On another note, I made a stupido stupido mistake today. I pranced out of the house this morning, excited because I had been sick all this week and today I was feeling back like my old self. It was a beautiful day, and this niggling little thought told me, "Oh huh, I totes thought it was going to rain at some point today but the sunny cloudless sky this morning probably means it's not gonna, so NO NEED TO CLOSE THE SKYLIGHT OVER MY BED, nuh-uh."

About 6:00, I'm looking up stuff about how long you have to archive your tax records for in France, when Tropical Storm Debby's twin, Debbée, arrives in Paris. This was some serious rain, and I stare out the window in HORROR thinking about my poor bed and how it doesn't deserve it.

I arrive home long about 9:30, and clamber up the ladder to my loft bed to find it not quite as wet as I might have thought but still more than damp.
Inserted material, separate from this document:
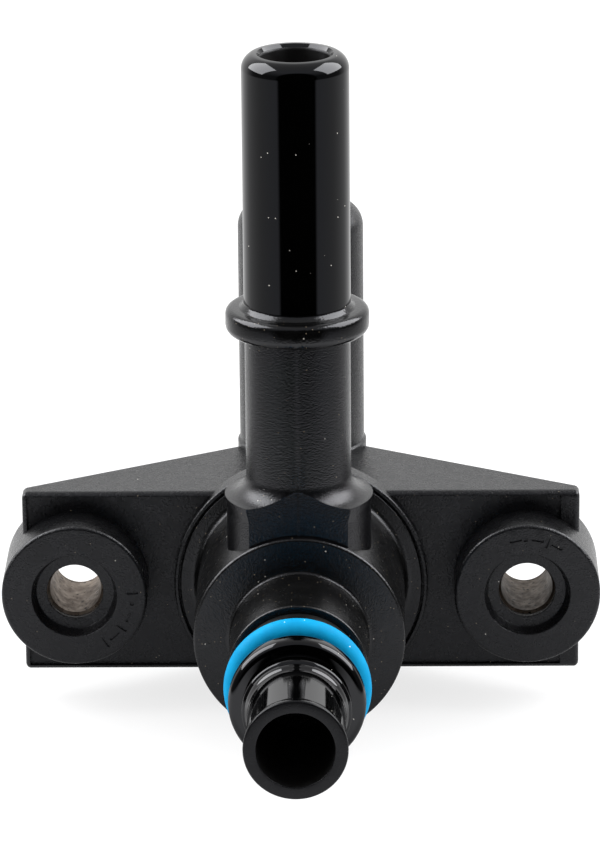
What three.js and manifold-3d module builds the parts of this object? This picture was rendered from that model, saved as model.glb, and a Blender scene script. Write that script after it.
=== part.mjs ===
// A flange-mounted plastic valve body with two pipe spigots, an O-ring spigot and two spring-loaded poppets.
//
// Millimetres, +Z up. The drum's axis runs along Y, with the inlet mouth at the front (-Y).
// While the pieces are made, the origin is on the drum's axis in the plane of the bracket's front face.
// The finished group is lifted so that Z 0 is the lowest point and Y 0 is half way from front to back.

import * as THREE from "three";
import { mergeVertices } from "three/addons/utils/BufferGeometryUtils.js";
import Module from "manifold-3d";

const wasm = await Module();
wasm.setup();

// ---------------------------------------------------------------- driving dimensions

const GAP = 0.3; // between pieces that rest on each other

// The three pipe connections.
const SPIGOT_R = 5.9; // glossy quick-connect end of the front pipe, for an 11.8 mm coupler
const SPIGOT_TOP_Z = 65.5;
const SPIGOT_BORE_R = 3.8;
const SPIGOT_Y = -12; // axis of the front pipe
const INLET_R = 5.6; // outside of the tube in front of the O-ring
const INLET_FRONT_Y = -51.7;
const INLET_BORE_R = 4.2;
const REAR_TUBE_R = 7.25;
const REAR_TUBE_TOP_Z = 40;
const REAR_TUBE_BORE_R = 5.2;
const REAR_TUBE_Y = 17.85; // axis of the rear tube

// The drum and what stands on it.
const DRUM_R = 11.8;
const DRUM_FRONT_Y = -18.7;
const NECK_R = 7.7;
const NECK_FRONT_Y = -28.9;
const FLANGE_R = 13.8;
const FLANGE_FRONT_Y = -1;
const FLANGE_BACK_Y = 0.4;
const CHAMBER_R = 9;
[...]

I bust out my hairdryer and go to work, so that worked out well enough. But sadly, my stuffed friend Watercolor Bunny (I never got around to giving her a real name, that's just the model name from Build-a-Bear) got a little drenched as well.

So I bust out the hairdryer aging and try my darnedest to dry her off, too. It worked to some extent, but her fur is not quite as...fluffy as it once was.

Which reminds me of an old bear I had named Ali, short for Ali Ba Bear, if you must know. Dear Ali was hanging out in my car after I packed up my stuff to go home from college for the summer one time. I was staying at a hotel near my school because I was hanging out after dorm kick out day because of my DEAR COUSIN'S graduation and wedding. So, I moved some of my stuff into the hotel, thinking that I had left Ali safe and sound in the backseat.

Next day, after a torrential southern Illinois thunderstorm I'm trotting out to my cousin's car to go on some errand and I notice Ali sitting on my car's trunk. Sodden, sopping, with little bits of gravel on his face. I guess he tumbled out of the car when I was moving my stuff and someone put him on the trunk. Ali and I had never discussed his end of life care, so I made the executive decision to chuck him unceremoniously in the trash bin in front of the hotel. I think he was beyond the hairdryer method.